─── Data excerpt

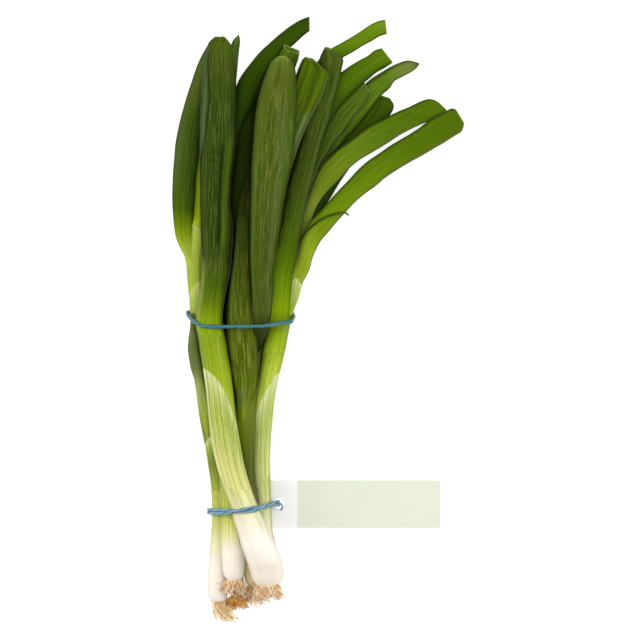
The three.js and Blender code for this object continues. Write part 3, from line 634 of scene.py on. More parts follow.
@dataclass(frozen=True)
class GrownSkin(Finish):
    """Living onion skin: a waxy cuticle over lengthwise veins, with a bloom that wears off in fine streaks.

    Sizes are in millimetres, across by along: the veins, the streaks, the specks and the worn patches.
    """

    veins: tuple[float, float] = (0.85, 160.0)
    streaks: tuple[float, float] = (0.4, 13.0)
    specks: tuple[float, float] = (0.36, 1.3)
    patches: tuple[float, float] = (4.0, 30.0)
    vein_depth: float = 0.06
    vein_colour: str = "#8f9c5c"
    vein_share: float = 0.75

    def build(self) -> bpy.types.Material:
        """Makes the material: the piece's tint, deeper along the veins, and the wax's colour where it is."""
        material, tree, shader = self.start()
        place = add(tree, "ShaderNodeUVMap", uv_map="UVMap").outputs[0]
        noise, sizes = {}, {
            "veins": self.veins, "streaks": self.streaks, "specks": self.specks, "patches": self.patches
        }
        ranges = {
            "veins": (0.45, 0.62), "streaks": (0.46, 0.66), "specks": (0.5, 0.68), "patches": (0.3, 0.66)
        }
        for turn, (key, (across, along)) in enumerate(sizes.items()):
            shift = {0: place, 1: (1 / across, 1 / along, 0), 2: (7.3 * turn, 3.1 * turn, 0)}
            where = add(tree, "ShaderNodeVectorMath", shift, operation="MULTIPLY_ADD").outputs[0]
            cloud = add(
                tree, "ShaderNodeTexNoise", {"Vector": where, "Scale": 1.0, "Detail": 1.5, "Roughness": 0.55}
            )
            low, high = ranges[key]
            noise[key] = add(
                tree, "ShaderNodeMapRange", {0: cloud.outputs[0], "From Min": low, "From Max": high}
            ).outputs[0]
        tint = add(tree, "ShaderNodeAttribute", attribute_name="tint").outputs[0]
        wax = add(tree, "ShaderNodeAttribute", attribute_name="wax").outputs[0]
        bloom = add(tree, "ShaderNodeAttribute", attribute_name="bloom").outputs[2]
        strength = add(tree, "ShaderNodeAttribute", attribute_name="veins").outputs[2]
        groove = add(
            tree, "ShaderNodeMath", {0: noise["veins"], 1: strength}, operation="MULTIPLY"
        ).outputs[0]
        deep = add(tree, "ShaderNodeMath", {0: groove, 1: self.vein_share}, operation="MULTIPLY").outputs[0]
        shade = {0: deep, 6: tint, 7: (*linear(self.vein_colour), 1)}
        veined = add(tree, "ShaderNodeMix", shade, data_type="RGBA", blend_type="MULTIPLY").outputs[2]
        worn = add(
            tree, "ShaderNodeMath", {0: noise["patches"], 1: 0.45, 2: 0.5}, operation="MULTIPLY_ADD"
        ).outputs[0]
        lines = add(tree, "ShaderNodeMath", {0: noise["streaks"], 1: worn}, operation="MULTIPLY").outputs[0]
        dust = add(
            tree, "ShaderNodeMath", {0: noise["specks"], 1: 0.42, 2: lines}, operation="MULTIPLY_ADD"
        ).outputs[0]
        cover = add(
            tree, "ShaderNodeMath", {0: dust, 1: bloom}, operation="MULTIPLY", use_clamp=True
        ).outputs[0]
        skin = add(tree, "ShaderNodeMix", {0: cover, 6: veined, 7: wax}, data_type="RGBA").outputs[2]
        tree.links.new(skin, shader.inputs["Base Color"])
        gloss = add(tree, "ShaderNodeMath", {0: cover, 1: 0.25, 2: self.roughness}, operation="MULTIPLY_ADD")
        tree.links.new(gloss.outputs[0], shader.inputs["Roughness"])
        height = add(tree, "ShaderNodeMath", {0: groove, 1: -1.0, 2: cover}, operation="MULTIPLY_ADD")
        relief = {"Height": height.outputs[0], "Strength": 1.0, "Distance": self.vein_depth * MM}
        tree.links.new(add(tree, "ShaderNodeBump", relief).outputs[0], shader.inputs["Normal"])
        return material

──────

▶ [Goal]: Write every line of the material above again, exactly.

▶ [Expected output]:
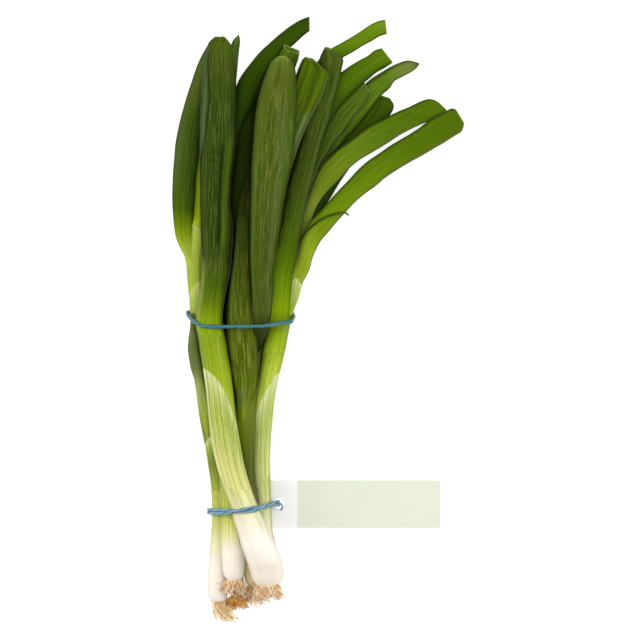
The three.js and Blender code for this object continues. Write part 3, from line 634 of scene.py on. More parts follow.
@dataclass(frozen=True)
class GrownSkin(Finish):
    """Living onion skin: a waxy cuticle over lengthwise veins, with a bloom that wears off in fine streaks.

    Sizes are in millimetres, across by along: the veins, the streaks, the specks and the worn patches.
    """

    veins: tuple[float, float] = (0.85, 160.0)
    streaks: tuple[float, float] = (0.4, 13.0)
    specks: tuple[float, float] = (0.36, 1.3)
    patches: tuple[float, float] = (4.0, 30.0)
    vein_depth: float = 0.06
    vein_colour: str = "#8f9c5c"
    vein_share: float = 0.75

    def build(self) -> bpy.types.Material:
        """Makes the material: the piece's tint, deeper along the veins, and the wax's colour where it is."""
        material, tree, shader = self.start()
        place = add(tree, "ShaderNodeUVMap", uv_map="UVMap").outputs[0]
        noise, sizes = {}, {
            "veins": self.veins, "streaks": self.streaks, "specks": self.specks, "patches": self.patches
        }
        ranges = {
            "veins": (0.45, 0.62), "streaks": (0.46, 0.66), "specks": (0.5, 0.68), "patches": (0.3, 0.66)
        }
        for turn, (key, (across, along)) in enumerate(sizes.items()):
            shift = {0: place, 1: (1 / across, 1 / along, 0), 2: (7.3 * turn, 3.1 * turn, 0)}
            where = add(tree, "ShaderNodeVectorMath", shift, operation="MULTIPLY_ADD").outputs[0]
            cloud = add(
                tree, "ShaderNodeTexNoise", {"Vector": where, "Scale": 1.0, "Detail": 1.5, "Roughness": 0.55}
            )
            low, high = ranges[key]
            noise[key] = add(
                tree, "ShaderNodeMapRange", {0: cloud.outputs[0], "From Min": low, "From Max": high}
            ).outputs[0]
        tint = add(tree, "ShaderNodeAttribute", attribute_name="tint").outputs[0]
        wax = add(tree, "ShaderNodeAttribute", attribute_name="wax").outputs[0]
        bloom = add(tree, "ShaderNodeAttribute", attribute_name="bloom").outputs[2]
        strength = add(tree, "ShaderNodeAttribute", attribute_name="veins").outputs[2]
        groove = add(
            tree, "ShaderNodeMath", {0: noise["veins"], 1: strength}, operation="MULTIPLY"
        ).outputs[0]
        deep = add(tree, "ShaderNodeMath", {0: groove, 1: self.vein_share}, operation="MULTIPLY").outputs[0]
        shade = {0: deep, 6: tint, 7: (*linear(self.vein_colour), 1)}
        veined = add(tree, "ShaderNodeMix", shade, data_type="RGBA", blend_type="MULTIPLY").outputs[2]
        worn = add(
            tree, "ShaderNodeMath", {0: noise["patches"], 1: 0.45, 2: 0.5}, operation="MULTIPLY_ADD"
        ).outputs[0]
        lines = add(tree, "ShaderNodeMath", {0: noise["streaks"], 1: worn}, operation="MULTIPLY").outputs[0]
        dust = add(
            tree, "ShaderNodeMath", {0: noise["specks"], 1: 0.42, 2: lines}, operation="MULTIPLY_ADD"
        ).outputs[0]
        cover = add(
            tree, "ShaderNodeMath", {0: dust, 1: bloom}, operation="MULTIPLY", use_clamp=True
        ).outputs[0]
        skin = add(tree, "ShaderNodeMix", {0: cover, 6: veined, 7: wax}, data_type="RGBA").outputs[2]
        tree.links.new(skin, shader.inputs["Base Color"])
        gloss = add(tree, "ShaderNodeMath", {0: cover, 1: 0.25, 2: self.roughness}, operation="MULTIPLY_ADD")
        tree.links.new(gloss.outputs[0], shader.inputs["Roughness"])
        height = add(tree, "ShaderNodeMath", {0: groove, 1: -1.0, 2: cover}, operation="MULTIPLY_ADD")
        relief = {"Height": height.outputs[0], "Strength": 1.0, "Distance": self.vein_depth * MM}
        tree.links.new(add(tree, "ShaderNodeBump", relief).outputs[0], shader.inputs["Normal"])
        return material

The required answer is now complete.